[Start]

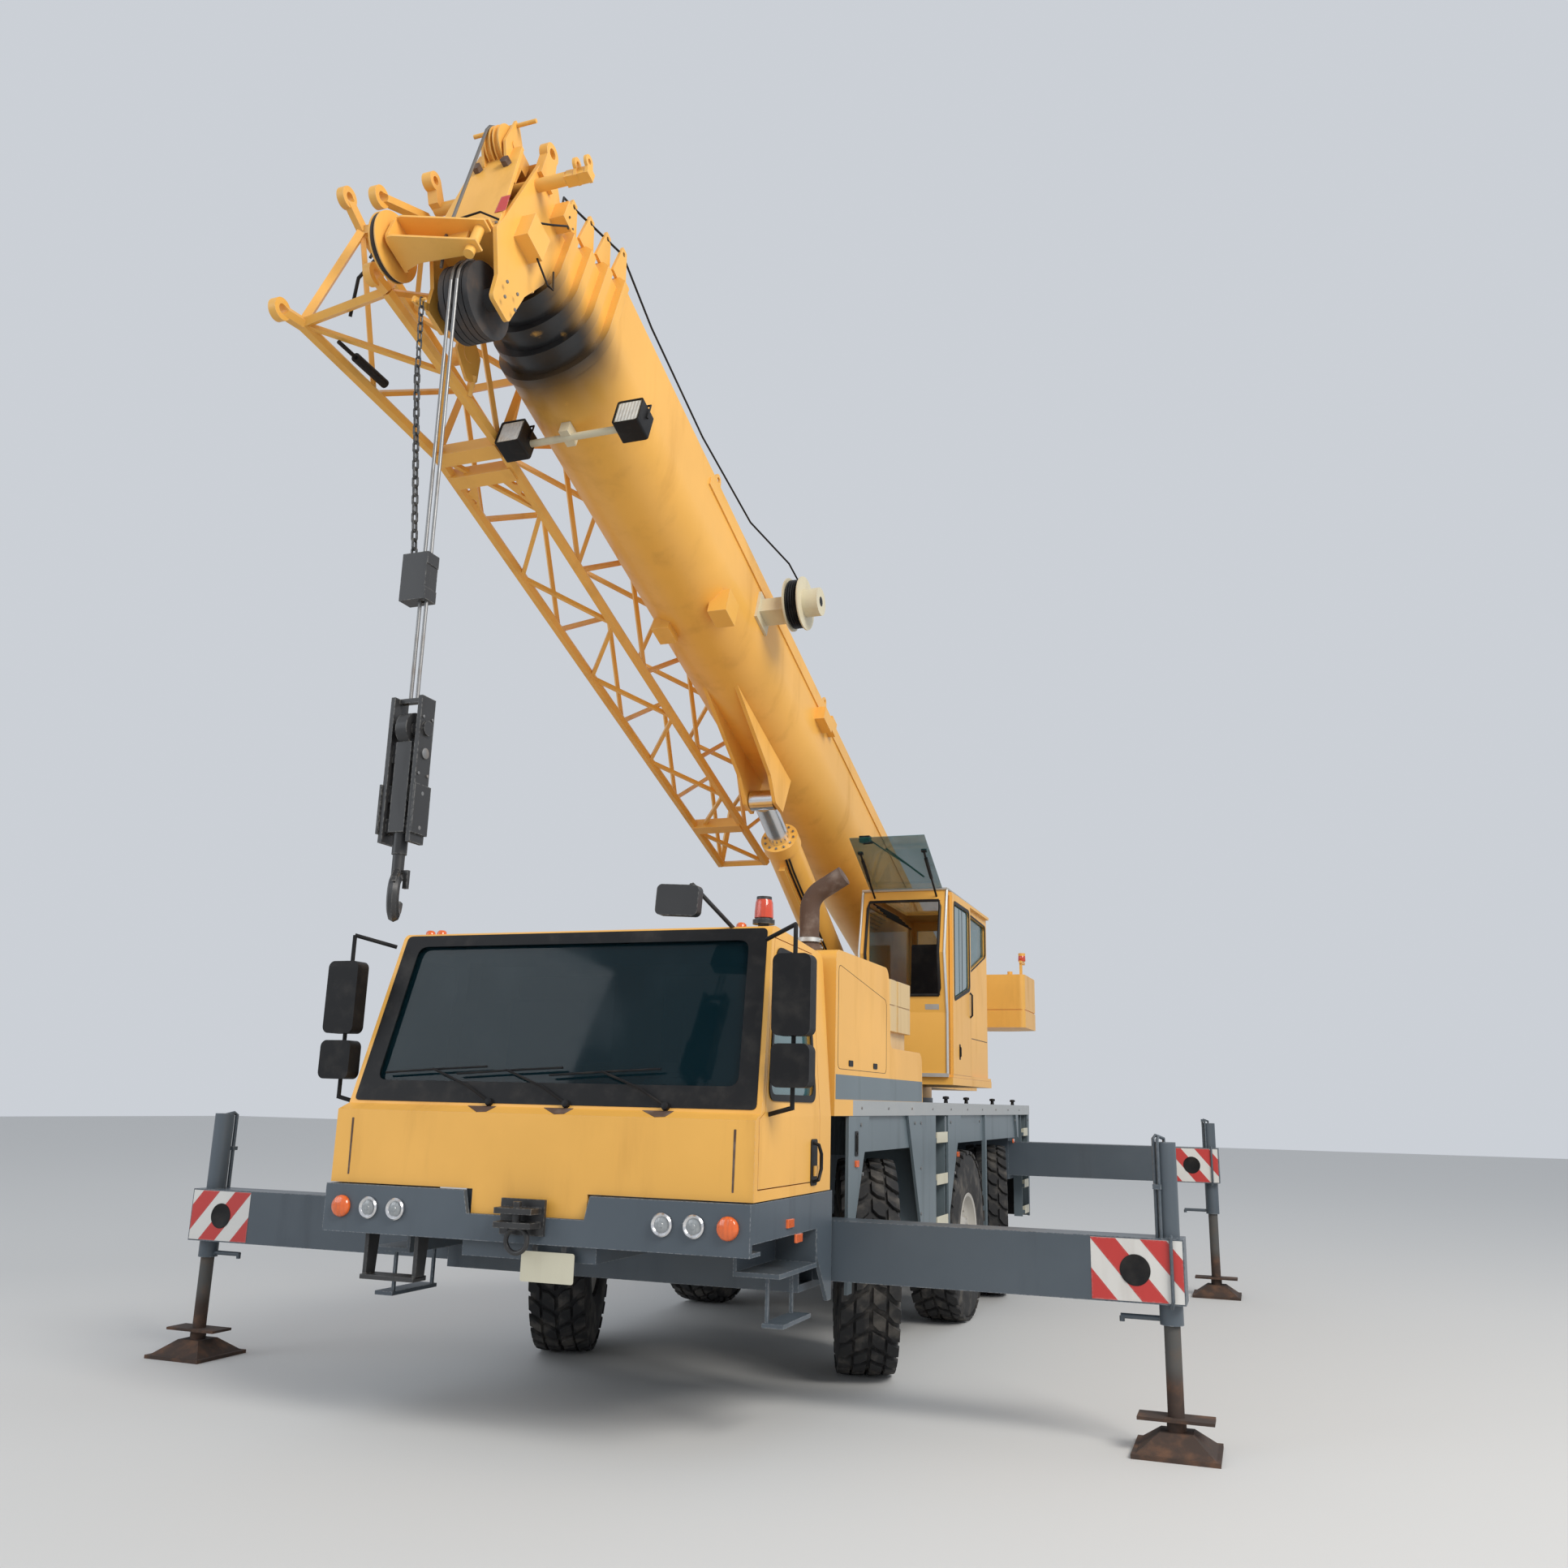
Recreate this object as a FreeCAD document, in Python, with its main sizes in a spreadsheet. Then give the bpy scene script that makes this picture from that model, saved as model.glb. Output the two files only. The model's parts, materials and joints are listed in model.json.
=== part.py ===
import FreeCAD, Part
import math
import os
import re
from FreeCAD import Placement, Rotation, Vector

# Three-axle mobile crane with a telescopic boom, full size, in millimetres.
# The vehicle faces -Y, +X is its left side, +Z is up and the ground is z = 0.
# A station is a distance behind the front bumper's face, measured along +Y.

# Driving sizes: alias=value
SIZES = dict(
    # Carrier: overall lines
    bumper_y=-4000, half_width=1265, running_fit=0.05,
    # Wheels, knuckles and axles
    wheel_radius=684, wheel_width=386, wheel_inset=185, rim_radius=320, rim_wall=28, tread_round=30,
    disc_inset=95, disc_wall=24, hub_radius=130, hub_reach=60,
    kingpin_inset=230, kingpin_radius=35, spindle_radius=45, fork_radius=62, fork_wall=40, fork_gap=64,
    steer_one=20, steer_three=12,
    axle_deep=140, axle_high=150, strut_radius=70, strut_x=300, housing_radius=190, housing_wide=300,
    # Stations of the axles and the outrigger boxes, each from its neighbour
    band_rear=1050, band_gap=16, axle_one_back=1026, spread_one=2515, spread_two=1650, rear_box_gap=863,
    tail_long=224, slew_ahead=310,
    # Frame
    frame_half=400, frame_rise=196, frame_high=465, frame_wall=20, neck_front=64, neck_bottom=900,
    ring_radius=620, ring_bore=470, ring_rise=50,
    # Outriggers
    beam_width=220, beam_high=332, beam_wall=14, beam_gap=6, seat_gap=0.3, beam_pitch=245,
    beam_inner_x=800, beam_outer_x=3215, jack_x=3130, front_beam_drop=145, rear_beam_rise=170,
    box_inset=115, box_wall=13, box_skin=40, dish_radius=78, dish_deep=8, dish_x=2960,
    jack_radius=62, jack_bore=50, leg_radius=43, leg_stroke=400, jack_cap=14, leg_rest_gap=20, gland_long=40,
    front_jack_top=828, rear_jack_top=570, front_jack_foot=110, rear_jack_foot=290,
    pad_size=440, pad_plate=22, pad_waist=170, pad_rise=108, pad_neck=50, pad_tray=390, pad_tray_z=160,
    pad_tray_wall=16, pad_hook_reach=265, pad_hook_radius=14,
    # Deck, side panels, ladders and boxes
    deck_rise=405, deck_wall=40, deck_gap=141, deck_end_inset=50, rail_wide=40, rail_high=95, well_gap=60,
    panel_wall=20, panel_inset=25, panel_low=780, panel_foot=620, arch_foot=860, arch_top=500, arch_rise=900,
    rear_arch_foot=700, rear_arch_top=250, rear_arch_back=730, cover_drop=225, cover_wall=12, cover_lap=2,
    cover_inner_x=880, bearer_long=80,
    tool_box_back=905, tool_box_long=425, tool_box_inner=700, tool_box_bottom=800, tank_top=1500,
    tank_round=90,
    ladder_gap=20, ladder_long=405, rear_ladder_back=287, rear_ladder_long=280, ladder_deep=102,
    rung_high=34,
    rung_step=313, rung_low=510, rear_rung_low=660, rear_rung_step=260, stringer_wide=16,
    # Carrier cab
    cab_front=34, cab_rear=1262, floor_rise=362, cab_belt_rise=413, cab_roof_rise=1431, cab_roof_fall=73,
    cab_screen_back=375, cab_roof_inset=75, cab_wall=50, glass_wall=6, screen_sill=57, screen_head=63,
    screen_inset=115, screen_round=50, cab_round=60, door_front=90, door_rear=1055, door_gap=6, door_sill=60,
    door_deep=130, window_sill=100, window_round=50, handle_long=70, handle_high=55, handle_reach=14,
    back_window_x=520, back_window_half=350, back_window_sill=295, back_window_high=530,
    jack_recess_wide=155, jack_recess_long=162, jack_recess_high=348, recess_wall=25,
    # Bumper band, steps and lamps
    band_top_gap=6, band_high=251, band_wall=30, notch_half=350, notch_deep=118, notch_flare=27,
    step_z=840, step_wall=25, step_front=450, step_deep=262, drop_step_front=520, drop_step_rear=960,
    drop_step_z=590,
    gusset_low=640, gusset_nose=860, gusset_rear=1305, gusset_wall=22,
    lamp_reach=12, lamp_drop=118,
    jaw_half=110, jaw_reach=120, jaw_plate=30, jaw_gap=40, jaw_pin=22, shackle_radius=62, shackle_wire=13,
    # Engine hood, exhaust, ballast, beacons and mirrors
    hood_gap=68, hood_long=1240, hump_long=930, hood_rise=895, hump_rise=356, hood_wall=25, hood_round=60,
    engine_half=420, engine_front=430, engine_long=740, engine_drop=195,
    stack_inset=215, stack_back=110, stack_radius=62, stack_rise=405, stack_bend=150, tip_long=170,
    ballast_gap=210, ballast_long=610, ballast_inset=60, ballast_wide=505, ballast_slab=182,
    ballast_foot=130,
    beacon_x=1090, beacon_back=530, beacon_radius=50, beacon_base=62, beacon_high=130, beacon_stalk=90,
    roof_mirror_x=795, roof_mirror_wide=255, roof_mirror_high=165, roof_mirror_rise=10, tube_radius=12,
    mirror_reach=135, mirror_back=196, mirror_wide=210, mirror_high=420, mirror_deep=100,
    spot_mirror_high=220,
    mirror_gap=40, mirror_round=40,
    # Superstructure
    table_rise=100, table_wall=60, table_half=560, table_front=900, table_rear=2500, ring_gap=10,
    pivot_rise=780, pivot_back=1450, luff_angle=20, pivot_pin=60, pivot_boss=110,
    cheek_x=380, cheek_wall=40, cheek_front=700, cheek_rear=2950, cheek_fit=2,
    base_pin_back=200, base_pin_rise=180, cylinder_pin=45,
    drum_back=2000, drum_rise=310, drum_radius=170, drum_flange=230, drum_half=300, drum_shaft=50,
    flange_wall=20,
    weight_half=1150, weight_front=2400, weight_long=850, weight_rise=720, weight_low_slab=200,
    weight_top_slab=405,
    weight_chamfer=300, weight_corner=120, weight_round=60,
    # Crane cab
    crane_cab_inner=430, crane_cab_outer=1230, crane_cab_front=1770, crane_cab_rear=60,
    crane_cab_high=1596, crane_cab_wall=40, crane_cab_fall=14, crane_cab_rake=100, crane_door_wall=30,
    crane_door_gap=6, crane_door_front=50, crane_door_long=740, crane_sill=736, crane_window_head=110,
    crane_pillar=60, crane_rail_high=25, swung_angle=28, swung_long=740, seat_wide=500, seat_high=456,
    # Boom
    boom_wide=700, boom_high=822, boom_low=20, boom_wall=12, boom_start=-290, boom_end=8890, boom_chamfer=50,
    stage_step=36, stage_wall=10, stage_fit=0.3, stage_start=180, stage_show=140, stage_lap=40, shoe_long=80,
    collar_wall=14, collar_long=60, fin_high=250, fin_wall=20,
    eye_s=4800, eye_drop=240, eye_radius=82, eye_wide=200, bracket_x=112, bracket_wall=30,
    barrel_radius=145, rod_radius=90, rod_long=2900, rod_cover=450, barrel_head=110, barrel_lip=14,
    foot_half=90,
    # Boom head
    head_axle=9560, head_axle_drop=200, sheave_radius=200, sheave_pitch=36, sheave_x=12, sheave_wide=30,
    sheave_pin=34, sheave_hub=60, head_plate=24, head_top=950, head_nose=9800, tube_s=9650, tube_u=650,
    tube_round=36,
    top_pulley_radius=120, top_pulley_s=9790, top_pulley_u=860, top_pulley_wide=40,
    nose_sheave_radius=180, nose_sheave_x=-350, nose_sheave_s=9870, nose_sheave_u=-40, nose_arm_high=180,
    ear_s=9660, ear_u=930, ear_radius=62, ear_bore=30, ear_wall=26,
    # Stowed jib
    jib_inner=460, jib_outer=900, jib_low=-40, jib_high=560, jib_chord=38, jib_brace=20, jib_rear=3500,
    jib_front=9640, jib_lug=62, jib_lug_bore=28, jib_lug_wall=46, beam_deep=100,
    # Cable reel, lights and boxes on the boom
    reel_s=6170, reel_u=580, reel_x=560, reel_flange=200, reel_drum=140, reel_wide=110, reel_motor=105,
    reel_motor_long=130, reel_wall=10,
    light_s=8500, light_u=-50, light_x=450, light_wide=150, light_deep=110, light_high=170,
    # Hook
    rope_radius=9, block_top=3520, block_half=86, block_deep=52, block_plate=22, block_long=690,
    block_sheave=78,
    hook_bowl=82, hook_wire=34, hook_drop=240, hook_turn=30,
    weight_top=4247, weight_tall=240, weight_wide=144, weight_thick=90, link_long=66, link_wide=34,
    link_wire=9,
    chain_links=22,
)

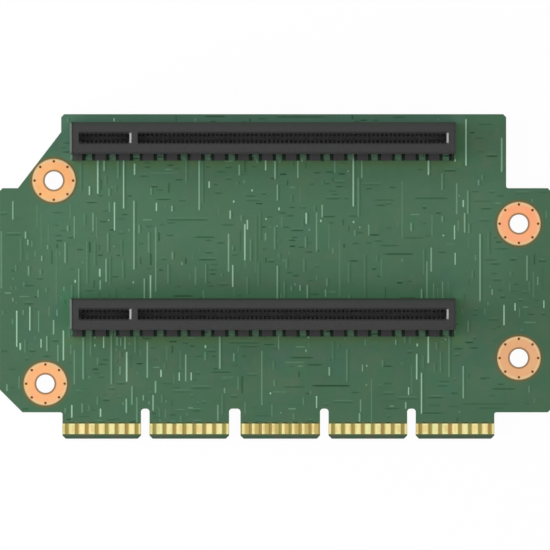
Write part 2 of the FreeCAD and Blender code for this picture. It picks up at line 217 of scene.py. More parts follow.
def board_material():
    s = Shade("solder_mask")
    x, y, z = s.xyz()
    blotch = s.ramp(s.noise(70, 3.0), 0.3, 0.7)
    green = s.mix(blotch, rgb(65, 99, 75), rgb(70, 105, 80))
    # Slow drifts of hue, towards teal, olive and grass green.
    for scale, shift, share, tint in ((130, 3.0, 0.5, rgb(60, 104, 86)),
                                      (150, 9.0, 0.5, rgb(82, 106, 74)),
                                      (240, 6.0, 0.4, rgb(58, 108, 72)),
                                      (300, 14.0, 0.4, rgb(84, 104, 86))):
        drift = s.ramp(s.noise(scale, 1.5, shift=shift), 0.46, 0.76)
        green = s.mix(s.times(drift, share), green, tint)
    # The stretch between the slots is a little paler.
    middle = s.band(y, HOUSING["lower"][1].y + 4 * MM, HOUSING["upper"][0].y - 4 * MM, 4 * MM)
    green = s.mix(s.times(middle, 0.4), green, rgb(76, 114, 88))
    # Towards the card's ends and its edge tongue it is a little darker.
    outer = s.ramp(s.math("ABSOLUTE", x), 50 * MM, 60 * MM, 0.0, 0.45)
    tongue = s.ramp(y, FINGER_FAR + 3 * MM, FINGER_FAR + 12 * MM, 0.4, 0.0)
    green = s.mix(s.math("MAXIMUM", outer, tongue), green, rgb(60, 92, 68))
    fine = s.ramp(s.noise(2600, 2.0), 0.3, 0.7)
    green = s.mix(s.times(fine, 0.12), green, rgb(52, 86, 62))
    front = s.ramp(z, FACE - 0.2 * MM, FACE - 0.1 * MM)
    # Painted shade round the housings: the mask is tinted a fuller green beside them and olive in
    # front of them.
    for name, (low, high) in HOUSING.items():
        beyond_x = s.math("MAXIMUM", s.math("SUBTRACT", low.x, x), s.math("SUBTRACT", x, high.x))
        beyond_y = s.math("SUBTRACT", y, high.y)
        before_y = s.math("SUBTRACT", low.y, y)
        away = s.math("MAXIMUM", s.math("MAXIMUM", beyond_x, 0.0), beyond_y)
        beside = s.ramp(s.math("MAXIMUM", away, before_y), 0.2 * MM, 3.4 * MM, 0.75, 0.0)
        behind = s.ramp(y, high.y - 0.4 * MM, high.y + 0.4 * MM)
        left = s.ramp(x, low.x - 0.5 * MM, low.x + 0.5 * MM, 1.0, 0.0)
        painted_shade_green = s.mix(s.math("MAXIMUM", behind, left), rgb(68, 112, 74),
                       rgb(76, 116, 98) if name == "upper" else rgb(64, 116, 82))
        green = s.mix(s.times(beside, front), green, painted_shade_green)
        away = s.math("MAXIMUM", s.math("MAXIMUM", beyond_x, 0.0), before_y)
        before = s.ramp(away, 0.2 * MM, 2.6 * MM, 0.8, 0.0)
        below = s.ramp(y, low.y - 0.1 * MM, low.y + 0.1 * MM, 1.0, 0.0)
        green = s.mix(s.times(before, below, front), green, rgb(78, 106, 72))
    # Light scattered up between the ledges' blocks.
    for low, high in HOUSING.values():
        between = s.band(y, low.y + 0.3 * MM, low.y + 1.5 * MM, 0.2 * MM)
        along = s.band(x, low.x, high.x, 0.2 * MM)
        green = s.mix(s.times(between, along, front, 0.8), green, rgb(112, 146, 124))
    # The mask's edge above the fingers, the laminate between them, and painted shade that darkens
    # the bevel.
    warm = s.band(y, FINGER_FAR - 0.2 * MM, FINGER_FAR + 0.45 * MM, 0.35 * MM)
    green = s.mix(s.times(warm, 0.9), green, rgb(76, 92, 56))
    strip = s.ramp(s.noise(1500, 2.0, stretch=(1, 0.05, 0.05)), 0.35, 0.65)
    laminate = s.mix(strip, rgb(166, 136, 76), rgb(148, 146, 78))
    green = s.mix(s.ramp(y, FINGER_FAR - 0.05 * MM, FINGER_FAR + 0.03 * MM, 1.0, 0.0),
                  green, laminate)
    low = s.ramp(s.noise(260, 2.0, stretch=(1, 0.2, 0.2)), 0.35, 0.65)
    bevel = s.mix(low, rgb(54, 82, 60), rgb(70, 80, 66))
    edge = s.ramp(y, FINGER_NEAR - 0.45 * MM, FINGER_NEAR, 0.0, 0.8)
    bevel = s.mix(edge, bevel, rgb(98, 100, 62))
    green = s.mix(s.ramp(y, FINGER_NEAR - 0.06 * MM, FINGER_NEAR + 0.02 * MM, 1.0, 0.0),
                  green, bevel)
    # The mask's edge round each mounting pad.
    radius = s.flat_radius(PADS)
    ring = s.ramp(radius, PAD_RADIUS + 0.3 * MM, PAD_RADIUS + 0.75 * MM, 1.0, 0.0)
    green = s.mix(ring, green, rgb(96, 92, 56))
    layers = s.band(s.math("FRACT", s.times(z, 1 / LAYER)), 0.35, 0.6, 0.1)
    side = s.mix(s.ramp(s.noise(900, 2.0, stretch=(1, 1, 6)), 0.3, 0.7),
                 rgb(92, 104, 66), rgb(116, 118, 76))
    side = s.mix(s.times(layers, 0.4), side, rgb(84, 84, 48))
    color = s.mix(upward(s), side, green)
    weave = s.math("ADD", s.math("SINE", s.times(x, WEAVE)), s.math("SINE", s.times(y, WEAVE)))
    height = s.math("MULTIPLY_ADD", weave, 0.12, s.noise(1800, 3.0))
    s.bump(height, 0.10, 0.02 * MM)
    rough = s.ramp(s.noise(600, 2.0), 0.2, 0.8, 0.42, 0.56)
    return s.finish(color, rough, specular=0.22)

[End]

* **Work to complete**: Return the lines above precisely as they appear, beginning at the first line and ending at the line with "# A station", and nothing after it.

* **Exercise output**:
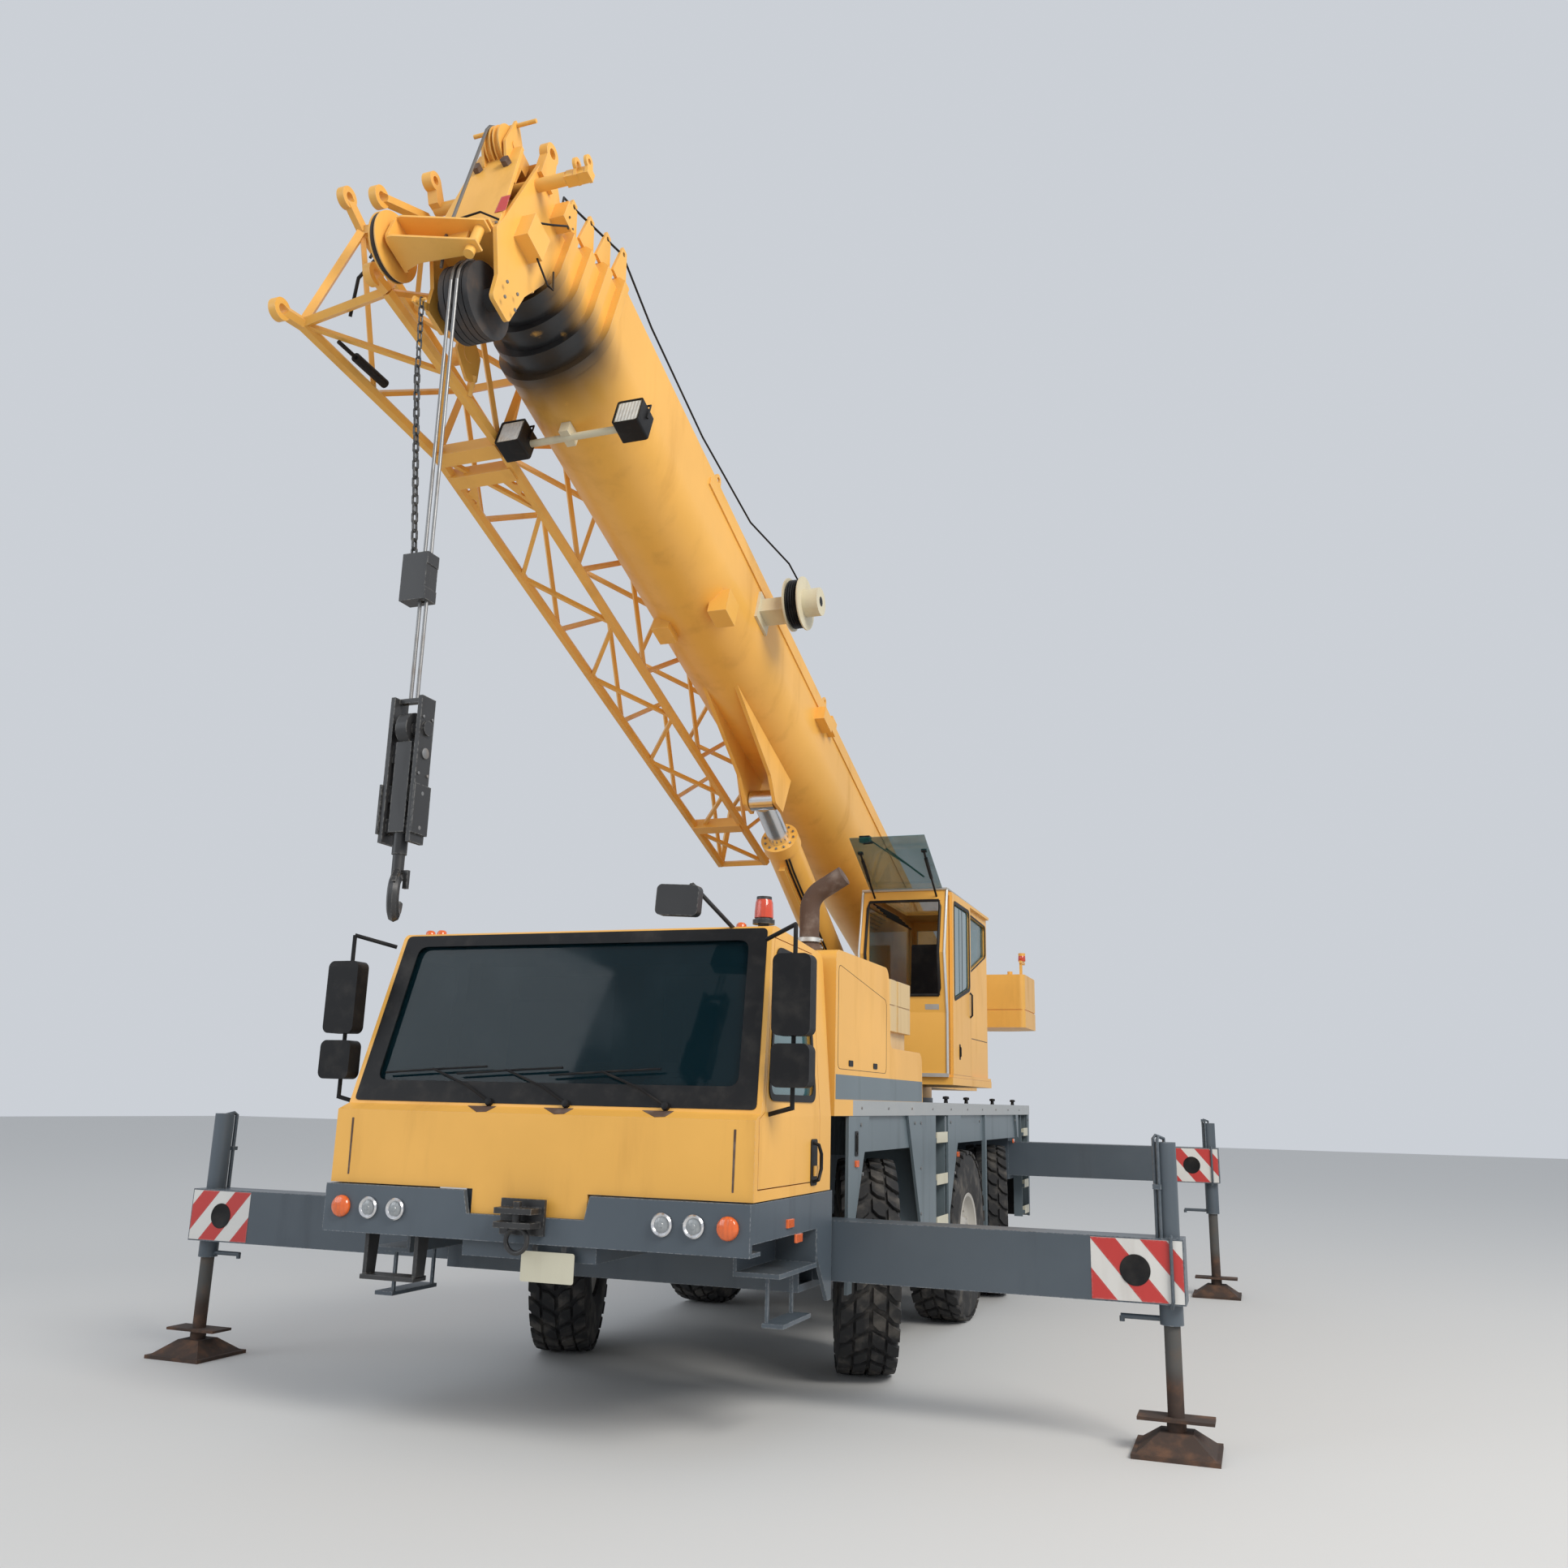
Recreate this object as a FreeCAD document, in Python, with its main sizes in a spreadsheet. Then give the bpy scene script that makes this picture from that model, saved as model.glb. Output the two files only. The model's parts, materials and joints are listed in model.json.
=== part.py ===
import FreeCAD, Part
import math
import os
import re
from FreeCAD import Placement, Rotation, Vector

# Three-axle mobile crane with a telescopic boom, full size, in millimetres.
# The vehicle faces -Y, +X is its left side, +Z is up and the ground is z = 0.
# A station is a distance behind the front bumper's face, measured along +Y.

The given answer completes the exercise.